The study was published in the journal of Applied Materials and Interfaces and funded by the Department of Defense Prostate Cancer Research Program.

The team is still in the early stages of developing the test. The blood test is simple, inexpensive and quick. Researchers hope that the test will one day be available in doctors’ offices and drugstores.

Prostate cancer is one of the most common cancers among men in the United States. More than 220,000 men will be diagnosed with prostate cancer and nearly 27,500 will succumb to it this year alone. According to the American Cancer Society, about 3 million men living today have had a prostate cancer diagnosis at some point.

Gold nanoparticles are used broadly in biomedicine because of their strong light-scattering properties, making them easy to track. When the gold particles are mixed with blood they attract proteins including antibodies that are even smaller. Some of these antibodies are formed as a result of the body’s immune response to early-stage tumors.

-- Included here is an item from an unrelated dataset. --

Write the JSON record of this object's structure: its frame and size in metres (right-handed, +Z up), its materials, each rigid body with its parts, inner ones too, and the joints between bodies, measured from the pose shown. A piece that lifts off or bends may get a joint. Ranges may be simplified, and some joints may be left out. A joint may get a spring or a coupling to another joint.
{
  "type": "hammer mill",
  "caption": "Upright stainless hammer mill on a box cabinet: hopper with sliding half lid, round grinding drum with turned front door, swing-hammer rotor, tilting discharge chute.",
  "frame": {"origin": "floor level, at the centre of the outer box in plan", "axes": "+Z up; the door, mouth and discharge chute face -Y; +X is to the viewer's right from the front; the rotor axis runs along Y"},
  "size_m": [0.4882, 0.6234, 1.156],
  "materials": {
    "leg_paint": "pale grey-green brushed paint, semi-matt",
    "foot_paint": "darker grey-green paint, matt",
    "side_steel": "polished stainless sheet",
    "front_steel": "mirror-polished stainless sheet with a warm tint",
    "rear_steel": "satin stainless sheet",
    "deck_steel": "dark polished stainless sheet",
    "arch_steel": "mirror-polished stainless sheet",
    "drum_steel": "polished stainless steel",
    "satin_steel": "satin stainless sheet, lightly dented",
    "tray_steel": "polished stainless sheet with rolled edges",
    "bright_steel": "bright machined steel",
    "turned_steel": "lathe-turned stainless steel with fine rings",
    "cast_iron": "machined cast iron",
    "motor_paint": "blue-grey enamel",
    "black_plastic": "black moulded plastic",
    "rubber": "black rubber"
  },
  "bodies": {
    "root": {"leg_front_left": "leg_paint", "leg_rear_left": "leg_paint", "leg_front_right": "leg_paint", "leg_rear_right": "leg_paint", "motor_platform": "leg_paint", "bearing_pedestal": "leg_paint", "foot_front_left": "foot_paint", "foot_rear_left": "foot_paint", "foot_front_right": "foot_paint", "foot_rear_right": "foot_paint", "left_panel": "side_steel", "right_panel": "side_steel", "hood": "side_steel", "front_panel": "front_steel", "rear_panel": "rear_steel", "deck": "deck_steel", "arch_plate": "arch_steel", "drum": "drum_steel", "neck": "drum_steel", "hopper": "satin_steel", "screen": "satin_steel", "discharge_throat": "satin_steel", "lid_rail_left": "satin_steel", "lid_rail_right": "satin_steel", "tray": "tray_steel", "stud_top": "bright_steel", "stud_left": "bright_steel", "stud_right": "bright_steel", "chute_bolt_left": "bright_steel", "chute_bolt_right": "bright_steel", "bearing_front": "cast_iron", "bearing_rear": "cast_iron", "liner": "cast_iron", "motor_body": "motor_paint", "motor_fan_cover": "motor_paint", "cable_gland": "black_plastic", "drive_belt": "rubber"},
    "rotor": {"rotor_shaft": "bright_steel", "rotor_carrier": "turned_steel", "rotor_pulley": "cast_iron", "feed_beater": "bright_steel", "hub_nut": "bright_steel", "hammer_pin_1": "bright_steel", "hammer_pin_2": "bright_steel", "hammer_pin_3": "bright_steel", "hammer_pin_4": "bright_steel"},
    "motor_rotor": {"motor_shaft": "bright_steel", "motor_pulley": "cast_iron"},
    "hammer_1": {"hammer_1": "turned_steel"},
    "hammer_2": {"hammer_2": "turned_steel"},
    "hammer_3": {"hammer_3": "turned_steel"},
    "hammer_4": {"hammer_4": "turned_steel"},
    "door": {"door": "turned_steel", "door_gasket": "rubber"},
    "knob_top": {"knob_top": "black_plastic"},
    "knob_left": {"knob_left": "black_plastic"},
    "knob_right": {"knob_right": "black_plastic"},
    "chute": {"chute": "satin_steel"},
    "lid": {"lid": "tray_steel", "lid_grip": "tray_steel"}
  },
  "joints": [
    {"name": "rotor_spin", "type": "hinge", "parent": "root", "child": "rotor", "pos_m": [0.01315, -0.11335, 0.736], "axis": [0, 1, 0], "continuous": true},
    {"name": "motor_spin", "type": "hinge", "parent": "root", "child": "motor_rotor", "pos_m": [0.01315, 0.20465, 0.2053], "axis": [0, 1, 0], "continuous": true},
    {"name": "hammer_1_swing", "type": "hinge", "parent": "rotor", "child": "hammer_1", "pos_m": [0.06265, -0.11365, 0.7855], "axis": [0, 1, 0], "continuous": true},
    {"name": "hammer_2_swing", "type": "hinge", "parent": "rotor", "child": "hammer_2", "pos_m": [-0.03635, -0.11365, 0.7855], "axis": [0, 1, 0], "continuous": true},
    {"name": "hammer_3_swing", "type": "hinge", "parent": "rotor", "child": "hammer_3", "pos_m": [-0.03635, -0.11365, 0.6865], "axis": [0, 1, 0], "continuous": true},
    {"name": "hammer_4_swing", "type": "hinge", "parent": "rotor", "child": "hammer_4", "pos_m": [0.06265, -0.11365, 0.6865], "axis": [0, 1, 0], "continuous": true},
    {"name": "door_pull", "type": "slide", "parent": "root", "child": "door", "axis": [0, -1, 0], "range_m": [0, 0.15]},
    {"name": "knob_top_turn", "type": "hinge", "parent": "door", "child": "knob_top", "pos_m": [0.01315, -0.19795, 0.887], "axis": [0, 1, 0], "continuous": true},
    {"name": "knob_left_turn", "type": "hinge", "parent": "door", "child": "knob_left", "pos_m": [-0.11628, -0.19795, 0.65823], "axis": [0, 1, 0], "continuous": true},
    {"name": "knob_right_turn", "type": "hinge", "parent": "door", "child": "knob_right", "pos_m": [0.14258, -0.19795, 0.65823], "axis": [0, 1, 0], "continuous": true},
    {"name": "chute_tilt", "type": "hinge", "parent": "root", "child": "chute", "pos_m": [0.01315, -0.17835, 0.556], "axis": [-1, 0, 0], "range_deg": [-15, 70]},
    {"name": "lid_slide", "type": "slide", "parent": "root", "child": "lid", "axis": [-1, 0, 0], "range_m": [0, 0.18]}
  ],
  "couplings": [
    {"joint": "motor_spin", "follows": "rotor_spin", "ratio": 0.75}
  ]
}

When a certain chemical was added to the mixture, the gold nanoparticles that had tumor-specific antibodies clumped together, creating larger clusters, which were detected and measured in a device the size of a large laptop. These clusters were not found in the samples taken from individuals without cancer.

This test would be a screening test for people 45 years and older. If researchers are able to detect unusual immune activity and a patient is not really sick, but the risk of having cancer is high.